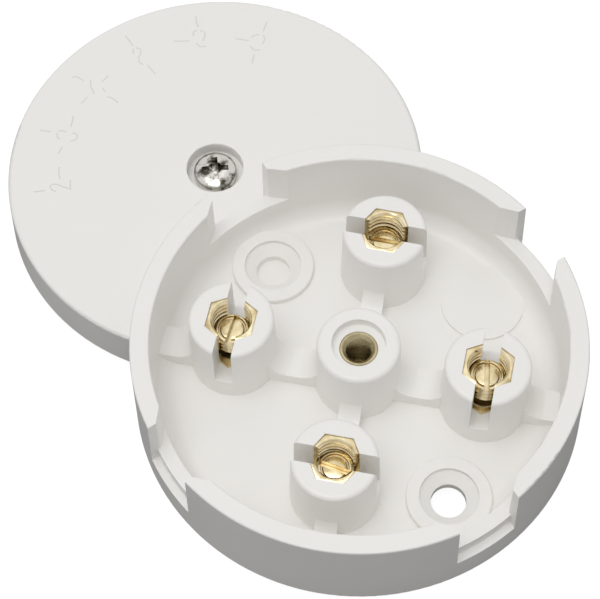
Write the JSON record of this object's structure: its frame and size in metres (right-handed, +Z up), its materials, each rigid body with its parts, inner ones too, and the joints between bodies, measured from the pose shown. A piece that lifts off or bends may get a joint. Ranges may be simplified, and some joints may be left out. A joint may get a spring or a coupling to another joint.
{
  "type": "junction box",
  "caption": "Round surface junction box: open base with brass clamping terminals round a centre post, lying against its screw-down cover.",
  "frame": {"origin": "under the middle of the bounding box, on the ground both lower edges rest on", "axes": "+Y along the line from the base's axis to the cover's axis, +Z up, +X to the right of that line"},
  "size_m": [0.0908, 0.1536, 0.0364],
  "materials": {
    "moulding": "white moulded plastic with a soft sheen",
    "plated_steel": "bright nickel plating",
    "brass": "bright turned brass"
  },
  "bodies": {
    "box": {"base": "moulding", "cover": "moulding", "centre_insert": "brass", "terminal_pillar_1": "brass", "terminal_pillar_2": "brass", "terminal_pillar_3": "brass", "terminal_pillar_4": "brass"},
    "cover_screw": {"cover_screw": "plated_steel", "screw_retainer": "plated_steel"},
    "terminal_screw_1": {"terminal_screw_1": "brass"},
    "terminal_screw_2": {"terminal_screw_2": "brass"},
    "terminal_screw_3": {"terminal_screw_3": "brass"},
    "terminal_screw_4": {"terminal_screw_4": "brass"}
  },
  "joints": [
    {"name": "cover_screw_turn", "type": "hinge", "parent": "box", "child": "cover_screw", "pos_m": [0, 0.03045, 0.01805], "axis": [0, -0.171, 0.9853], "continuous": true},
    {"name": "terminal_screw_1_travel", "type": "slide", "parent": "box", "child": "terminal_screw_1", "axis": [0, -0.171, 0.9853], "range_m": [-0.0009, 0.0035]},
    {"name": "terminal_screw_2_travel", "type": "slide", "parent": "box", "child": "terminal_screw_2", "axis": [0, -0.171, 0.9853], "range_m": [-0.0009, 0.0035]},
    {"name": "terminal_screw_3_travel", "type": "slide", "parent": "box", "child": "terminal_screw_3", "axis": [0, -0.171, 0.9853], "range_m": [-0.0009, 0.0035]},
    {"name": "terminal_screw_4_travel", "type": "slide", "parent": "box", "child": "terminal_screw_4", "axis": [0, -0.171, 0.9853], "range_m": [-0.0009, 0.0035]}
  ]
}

[Exercise directions]:
Nothing should be changed: write out all of the data as is.

[Task result]:
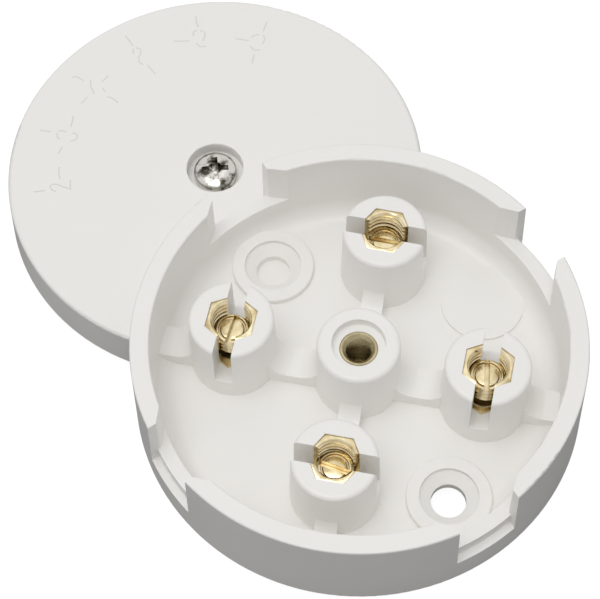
Write the JSON record of this object's structure: its frame and size in metres (right-handed, +Z up), its materials, each rigid body with its parts, inner ones too, and the joints between bodies, measured from the pose shown. A piece that lifts off or bends may get a joint. Ranges may be simplified, and some joints may be left out. A joint may get a spring or a coupling to another joint.
{
  "type": "junction box",
  "caption": "Round surface junction box: open base with brass clamping terminals round a centre post, lying against its screw-down cover.",
  "frame": {"origin": "under the middle of the bounding box, on the ground both lower edges rest on", "axes": "+Y along the line from the base's axis to the cover's axis, +Z up, +X to the right of that line"},
  "size_m": [0.0908, 0.1536, 0.0364],
  "materials": {
    "moulding": "white moulded plastic with a soft sheen",
    "plated_steel": "bright nickel plating",
    "brass": "bright turned brass"
  },
  "bodies": {
    "box": {"base": "moulding", "cover": "moulding", "centre_insert": "brass", "terminal_pillar_1": "brass", "terminal_pillar_2": "brass", "terminal_pillar_3": "brass", "terminal_pillar_4": "brass"},
    "cover_screw": {"cover_screw": "plated_steel", "screw_retainer": "plated_steel"},
    "terminal_screw_1": {"terminal_screw_1": "brass"},
    "terminal_screw_2": {"terminal_screw_2": "brass"},
    "terminal_screw_3": {"terminal_screw_3": "brass"},
    "terminal_screw_4": {"terminal_screw_4": "brass"}
  },
  "joints": [
    {"name": "cover_screw_turn", "type": "hinge", "parent": "box", "child": "cover_screw", "pos_m": [0, 0.03045, 0.01805], "axis": [0, -0.171, 0.9853], "continuous": true},
    {"name": "terminal_screw_1_travel", "type": "slide", "parent": "box", "child": "terminal_screw_1", "axis": [0, -0.171, 0.9853], "range_m": [-0.0009, 0.0035]},
    {"name": "terminal_screw_2_travel", "type": "slide", "parent": "box", "child": "terminal_screw_2", "axis": [0, -0.171, 0.9853], "range_m": [-0.0009, 0.0035]},
    {"name": "terminal_screw_3_travel", "type": "slide", "parent": "box", "child": "terminal_screw_3", "axis": [0, -0.171, 0.9853], "range_m": [-0.0009, 0.0035]},
    {"name": "terminal_screw_4_travel", "type": "slide", "parent": "box", "child": "terminal_screw_4", "axis": [0, -0.171, 0.9853], "range_m": [-0.0009, 0.0035]}
  ]
}